Plus, the book's commentary on air travel isn't one I can relate to my own experience. The book is fascinated by air travel's relationship with terrorism, but... My own personal experience of air travel after 9/11 (and, heck, before) is not having to cope with terrorists or a fear of terrorism, but with bureaucracy, an endless, numbing bureaucracy. Sure, I have a healthy fear of terrorism, and crashing, and the fact they don't put enough fuel in the fucking planes. But I have more than a fear-- I have a fucking certain expectation when flying that I'll be negatively impacted in some way with the decaying, failed apparatus of the airlines, endlessly arrogant, propped up with government hand-outs, manned by underpaid illiterates, certain to delay and delay and lose luggage and delay some more, awful, awful, awful. A state of affairs which I don't actually blame on terrorism and 9/11, much at all, though reasonable minds can differ who's to blame...

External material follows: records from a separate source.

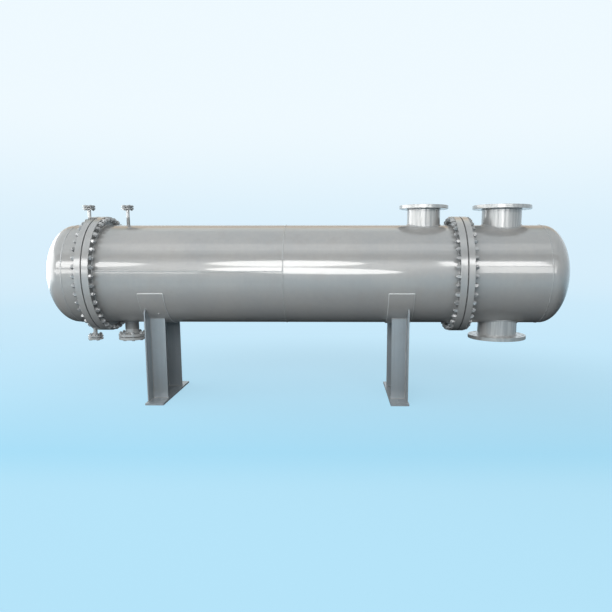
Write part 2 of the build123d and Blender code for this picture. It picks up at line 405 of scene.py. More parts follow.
OPEN_FLANGES = {name: make_open_flange(name + "_flange_finish", NOZZLES[name]) for name in NECK_WALLS}


def make_open_neck(name, wall):
    """Brighter, streaky paint on a drawn pipe, and primer in its bore."""
    spot = NOZZLES[name]
    return make_paint(name + "_neck_enamel", 0.43, gloss=0.17, rough=0.3, waves=0.1, metal=0.08,
                      streaks=0.8, bore=(spot["x"], spot["pipe"] - wall))


OPEN_NECKS = {name: make_open_neck(name, wall) for name, wall in NECK_WALLS.items()}
print("open nozzles:", ", ".join(OPEN_FLANGES))

# %% [markdown]
# ## Bare steel, bolting and gaskets
#
# Tubes, baffles and the partition plate inside are unpainted and carry a brown bloom of
# rust. Studs and nuts were sprayed along with the vessel, some thinly and some well, and
# rubbed bare in places under the spanner, so they are part paint and part metal under one
# coat. The gaskets are graphite sheet: nearly black, matt, and slightly fibrous at the
# edge.

# %% Steel, bolting and gasket


def make_bare_steel():
    steel = Finish("bare_steel_with_bloom")
    bloom = steel.noise(0.09, 5.0, 0.65).ramp(0.35, 0.7)
    brushed = steel.noise(0.003, 2.0, stretch=(0.03, 1.0, 1.0))
    colour = steel.mix(bloom, (0.33, 0.31, 0.29, 1.0), (0.17, 0.10, 0.065, 1.0))
    return steel.surface(Base_Color=colour, Metallic=0.85 - bloom * 0.6,
                         Roughness=bloom * 0.3 + brushed * 0.1 + 0.35,
                         Normal=steel.bump(brushed, 0.0001, 0.5))


def make_bolting(name, wear):
    """Sprayed steel in lighter and darker patches, rubbed bare in places as far as wear says."""
    bolting = Finish(name)
    worn = bolting.noise(0.012, 4.0, 0.6).ramp(0.54, 0.68) * wear
    shade = bolting.noise(0.07, 1.0).ramp(0.35, 0.65)
    painted = bolting.mix(shade, grey(0.15, COOL), grey(0.36, COOL))
    colour = bolting.mix(worn, painted, grey(0.50))
    return bolting.surface(Base_Color=colour, Metallic=worn * 0.7, Roughness=0.4 - worn * 0.15,
                           Normal=bolting.bump(bolting.noise(0.003, 3.0), 0.0002, 0.4),
                           Coat_Weight=COAT, Coat_Roughness=0.14, Coat_IOR=COAT_IOR)


def make_gasket():
    sheet = Finish("graphite_sheet")
    fibre = sheet.noise(0.0015, 3.0, stretch=(3.0, 0.6, 0.6))
    colour = sheet.mix(fibre, (0.020, 0.019, 0.018, 1.0), (0.055, 0.05, 0.046, 1.0))
    relief = sheet.bump(fibre, 0.0003, 0.6)
    return sheet.surface(Base_Color=colour, Roughness=fibre * 0.15 + 0.72, Normal=relief)


BARE_STEEL = make_bare_steel()
BOLTING = make_bolting("sprayed_bolting", 1.0)
SMALL_BOLTING = make_bolting("sprayed_small_bolting", 0.2)
GASKET = make_gasket()

# %% [markdown]
# ## Weld beads
#
# An electric weld is laid down as a row of small overlapping puddles, which freeze as
# ripples. The bead's own length is stored on its mesh under the name `along`, so the
# ripples follow the weld round corners and round the shell, which plain coordinates
# could not do.

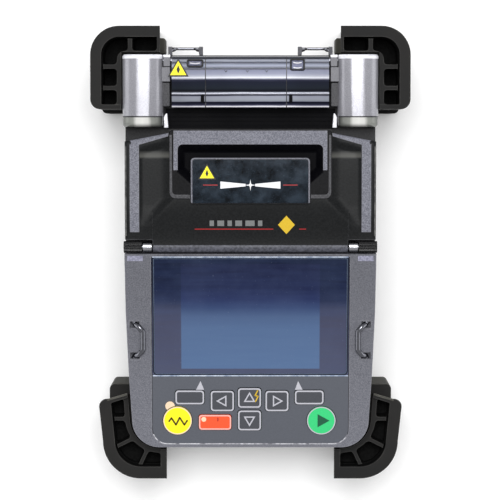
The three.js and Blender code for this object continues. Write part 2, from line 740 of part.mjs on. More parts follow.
function frontBumperShape(inset) {
  const { side, corner, end, cornerR, arm, inward } = FRONT_BUMPER;
  const tip = Math.max(4 - inset, 0.6);
  const armY = arm - (inset ? 2 : 0);
  const shape = new THREE.Shape();
  shape.moveTo(inset ? inward + 3 : inward, -90);
  shape.lineTo(inset ? inward + 3 : inward, end + inset);
  shape.lineTo(corner - cornerR, end + inset);
  shape.absarc(corner - cornerR, end + cornerR, cornerR - inset, -Math.PI / 2, 0);
  shape.lineTo(side - inset - 0.3, armY - tip);
  shape.absarc(side - inset - 0.3 - tip, armY - tip, tip, 0, Math.PI / 2);
  shape.lineTo(40, armY);
  shape.lineTo(40, -90);
  return shape;
}

// A bar in the X-Y plane from a to b, used as a rib
function bar(a, b, width, z0, z1) {
  const along = new THREE.Vector2(b[0] - a[0], b[1] - a[1]);
  const across = new THREE.Vector2(-along.y, along.x).setLength(width / 2);
  return prismZ(
    polygon([
      [a[0] - across.x, a[1] - across.y],
      [b[0] - across.x, b[1] - across.y],
      [b[0] + across.x, b[1] + across.y],
      [a[0] + across.x, a[1] + across.y],
    ]),
    z0,
    z1,
  );
}

function bumper(shapeAt, top, ribs, footCut, step) {
  const clear = 0.5;
  const pocketFloor = top - 24;
  const longer = roundedRect(56, step.x1, step.y0, step.y1, STEP_R);
  let block = prismZ(shapeAt(0), 0, top, 6).add(prismZ(longer, 0, STEP_TOP, 4));
  let pockets = prismZ(shapeAt(BUMPER_WALL), pocketFloor, top + 1, 5);
  pockets = pockets.subtract(prismZ(bodyShape(clear + BUMPER_INNER_WALL), 0, top + 2, 5));
  for (const [a, b] of ribs) {
    pockets = pockets.subtract(bar(a, b, BUMPER_RIB, 0, top + 2));
  }
  block = block.subtract(prismZ(bodyShape(clear), CASING_BOTTOM - GAP, top + 2, 6));
  return block.subtract(pockets).subtract(footCut);
}

const REAR_RIBS = [
  [[60, 84.6], [90, 84.6]],
  [[60, 95.2], [90, 95.2]],
  [[60.4, 95], [60.4, 120]],
];
const FRONT_RIBS = [
  [[58, -86], [90, -86]],
  [[57, -93.1], [72, -100.6]],
  [[51.5, -99.9], [59, -111]],
];

function rearBumper(sign) {
  const footCut = box(30, 52, 66, 103, -1, 8);
  let block = bumper(rearBumperShape, REAR_BUMPER_TOP, REAR_RIBS, footCut, REAR_STEP);
  // room for the heater clamp above the deck
  block = block.subtract(box(30, 65.1, 60, 102.4, DECK_Z - 0.5, 90));
  return sign < 0 ? mirrored(block) : block;
}

function frontBumper(sign) {
  const footCut = box(30, 52, -104, -70, -1, 8);
  const block = bumper(frontBumperShape, FRONT_BUMPER_TOP, FRONT_RIBS, footCut, FRONT_STEP);
  return sign < 0 ? mirrored(block) : block;
}

// ---------------------------------------------------------------- strap rings at the rear
const REAR_RING = {
  x: 32.9,
  y: BODY_REAR + 2.6,
  z: 57,
  halfLength: 6.2,
  reach: 9.5,
  straight: 4.4,
  wireR: 0.95,
  rise: 0,
};

function rearRing(side, sign) {
  const ring = add(`strap_ring_rear_${side}`, strapRing(REAR_RING), "steel");
  // the pins lie along X, and the ring hangs down behind the wall
  ring.rotation.order = "ZYX";
  ring.rotation.z = Math.PI / 2;
  ring.rotation.y = Math.PI / 2;
  ring.position.set(sign * REAR_RING.x, REAR_RING.y, REAR_RING.z);
}

// ---------------------------------------------------------------- side ports, battery and boards
const PORT = { y0: 60, y1: 70, z0: 40, z1: 52 };

function portCover() {
  const { y0, y1, z0, z1 } = PORT;
  const flap = prismX(roundedRect(y0 - 0.6, y1 + 0.6, z0 - 0.6, z1, 1), 61.2, 63.2, 3);
  return flap.add(box(62.4, 64, y0 + 3, y1 - 3, z0 + 0.6, z0 + 2.4));
}

function portBlock() {
  const { y0, y1, z0, z1 } = PORT;
  const block = box(50, 60, y0, y1, z0, z1);
  return block
    .subtract(box(56, 61, y0 + 2, y1 - 2, z0 + 1.6, z0 + 4.6))
    .subtract(rod("x", 54, 61, 2.2, (y0 + y1) / 2, z1 - 3.6, 14));
}

function batteryPack() {
  const { x0, x1, y0, y1, z0, z1 } = BATTERY;
  const pack = box(x0, x1, y0, y1, z0, z1);
  // bevelled face that follows the body's side, and a pocket for the latch
  const face = prismZ(bodyShape(-0.3), 0, 60);
  return pack.intersect(face).subtract(box(-70, -58.6, -34, -22, 20, 30.4));
}

function batteryLatch() {
  return box(-62.4, -59.2, -33.4, -22.6, 23.4, 30);
}

function tripodBush() {
  return rod("z", CASING_BOTTOM + 0.1, 14, 6.6, 0, 20, 18).subtract(rod("z", 0, 11, 2.45, 0, 20, 14));
}

// ---------------------------------------------------------------- assembly
add("lower_casing", geometryOf(lowerCasing()), "casing");
add("upper_casing", geometryOf(upperCasing()), "casing");
buildPanel();

add("wind_cover", geometryOf(windCover()), "cover");
add("cover_plate", geometryOf(coverPlate()), "gloss");
add("cover_lamp", geometryOf(box(-9, 9, FIBER_Y - 2, FIBER_Y + 2, 74.4, 78.1)), "ceramic");
add("cover_seal", geometryOf(coverSeal()), "rubber");

add("splice_chassis", geometryOf(chassis()), "aluminium");
add("electrode_rear", electrode(1), "steel");
add("electrode_front", electrode(-1), "steel");

for (const [name, lean] of [["microscope_front", -1], ["microscope_rear", 1]]) {
  const tube = add(name, microscope(), "lens");
  tube.position.set(0, FIBER_Y, FIBER_Z);
  tube.rotation.x = Math.PI / 2 - lean * MICROSCOPE_LEAN;
}

for (const [side, sign] of [["left", -1], ["right", 1]]) {
  const placed = (solid) => geometryOf(sign < 0 ? solid : mirrored(solid));
  add(`hinge_barrel_${side}`, geometryOf(hingeBarrel(sign)), "black");
  add(`hinge_pin_${side}`, geometryOf(hingePin(sign)), "steel");
  add(`stage_${side}`, placed(stage()), "aluminium");
  add(`v_groove_${side}`, placed(vGroove()), "ceramic");
  add(`fiber_clamp_${side}`, placed(fiberClamp()), "black");
  add(`feed_motor_${side}`, placed(feedMotor()), "steel");
  add(`heater_clamp_${side}`, geometryOf(heaterClamp(sign)), "silver");
  add(`bumper_rear_${side}`, geometryOf(rearBumper(sign)), "rubber");
  add(`bumper_front_${side}`, geometryOf(frontBumper(sign)), "rubber");
  rearRing(side, sign);
}

add("heater_block", geometryOf(heaterBlock()), "aluminium");
add("heater_lid", geometryOf(heaterLid()), "clear");
add("heater_hinge_rod", geometryOf(rod("x", -62.6, 62.6, ROD_R, ROD_Y, ROD_Z, 16)), "steel");

add("port_cover", geometryOf(portCover()), "rubber");
add("port_block", geometryOf(portBlock()), "black");
add("battery_pack", geometryOf(batteryPack()), "casing");
add("battery_latch", geometryOf(batteryLatch()), "keyGrey");
add("main_board", geometryOf(box(-52, 52, -84, -6, 42, 43.6)), "board");
add("arc_unit", geometryOf(box(6, 44, 66, 92, 12, 38)), "black");
add("tripod_bush", geometryOf(tripodBush()), "brass");

export default splicer;
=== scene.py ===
# Looks of the handheld fusion splicer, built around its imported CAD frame.
# Shape numbers are millimetres in the row frame: +X operator's right, +Y away, +Z up.
import math

import bmesh
import bpy
from mathutils import Matrix, Vector


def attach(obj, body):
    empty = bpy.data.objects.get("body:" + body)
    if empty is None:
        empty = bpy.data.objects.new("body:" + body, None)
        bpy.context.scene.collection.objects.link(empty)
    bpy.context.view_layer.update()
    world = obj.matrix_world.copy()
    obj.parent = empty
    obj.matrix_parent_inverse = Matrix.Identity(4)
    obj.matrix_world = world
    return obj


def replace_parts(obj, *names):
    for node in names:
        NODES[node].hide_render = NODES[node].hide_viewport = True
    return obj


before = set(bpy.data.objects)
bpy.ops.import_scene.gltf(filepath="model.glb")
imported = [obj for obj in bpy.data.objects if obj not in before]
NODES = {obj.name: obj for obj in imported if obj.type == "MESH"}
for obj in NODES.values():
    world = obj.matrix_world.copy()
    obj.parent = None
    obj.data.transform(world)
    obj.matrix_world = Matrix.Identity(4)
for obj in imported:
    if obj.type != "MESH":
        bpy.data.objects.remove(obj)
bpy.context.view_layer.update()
SCENE = bpy.context.scene
MM = 0.001

# ---- driving dimensions
BODY_HALF_WIDTH = 63.5
BODY_REAR = 101
BODY_FRONT = -99
REAR_CORNER_R = 7
FRONT_CORNER_R = 14
FRONT_TAPER = 4.3e-4
PANEL_SLOPE = math.radians(7)
PANEL = Matrix.Translation((0, 0.6, 75)) @ Matrix.Rotation(PANEL_SLOPE, 4, "X")
HINGE_Y, HINGE_Z, HINGE_R = 4.3, 72.6, 2.9
ROD_Y, ROD_Z, ROD_R = 98.2, 71, 1.25
FLOOR_Z = 5
COVER_BOTTOM, COVER_REAR, COVER_SIDE = 63.3, 63.1, 63.2
CROWN_HALF, CROWN_NEAR, CROWN_TOP = 40.4, 29, 79.6
PLATE_TOP = 81.5
SIDES = (("left", -1), ("right", 1))


# ---- outlines
def arc(x, y, r, start, end, steps=8):
    """Points of an arc, angles in degrees."""
    turns = [math.radians(start + (end - start) * i / steps) for i in range(steps + 1)]
    return [(x + r * math.cos(a), y + r * math.sin(a)) for a in turns]


def rounded(x0, x1, y0, y1, near_r, far_r=None, steps=8):
    """A rectangle with rounded corners, counter-clockwise."""
    far_r = near_r if far_r is None else far_r
    return (
        arc(x1 - near_r, y0 + near_r, near_r, -90, 0, steps)
        + arc(x1 - far_r, y1 - far_r, far_r, 0, 90, steps)
        + arc(x0 + far_r, y1 - far_r, far_r, 90, 180, steps)
        + arc(x0 + near_r, y0 + near_r, near_r, 180, 270, steps)
    )


def circle(x, y, r, steps=48):
    return arc(x, y, r, 0, 360, steps)[:-1]


def flipped(points, sign):
    """The same outline on the other side for sign -1."""
    return points if sign > 0 else [(-x, y) for x, y in reversed(points)]


def half_width(y):
    return BODY_HALF_WIDTH - (FRONT_TAPER * y * y if y < 0 else 0)


def body_outline(grow):
    """The casing from above, grown by grow."""
    corner_y = BODY_FRONT + FRONT_CORNER_R
    corner_x = half_width(corner_y) - FRONT_CORNER_R
    rear_x = BODY_HALF_WIDTH - REAR_CORNER_R
    rear_y = BODY_REAR - REAR_CORNER_R
    side = [(half_width(y) + grow, y) for y in range(-80, 1, 10)]
    near = arc(corner_x, corner_y, FRONT_CORNER_R + grow, -90, 0, 12)
    far = arc(rear_x, rear_y, REAR_CORNER_R + grow, 0, 90, 10)
    right = near + side + far
    return right + [(-x, y) for x, y in reversed(right)]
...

So, I don't know. The book's one big visual moment-- the opening image, that worked, at least. As unbelievable as the rest of it was, that moment still worked. And the book's setting is interesting to me. The premise-- an intelligent adventure comic starring a stewardess? There's something there. The idea of ignoring its problems, having some faith, and looking at #2 anyways has a certain allure.
I don't know how this review sounds-- shit, I don't know how any of them sound, but... I really do want to like it.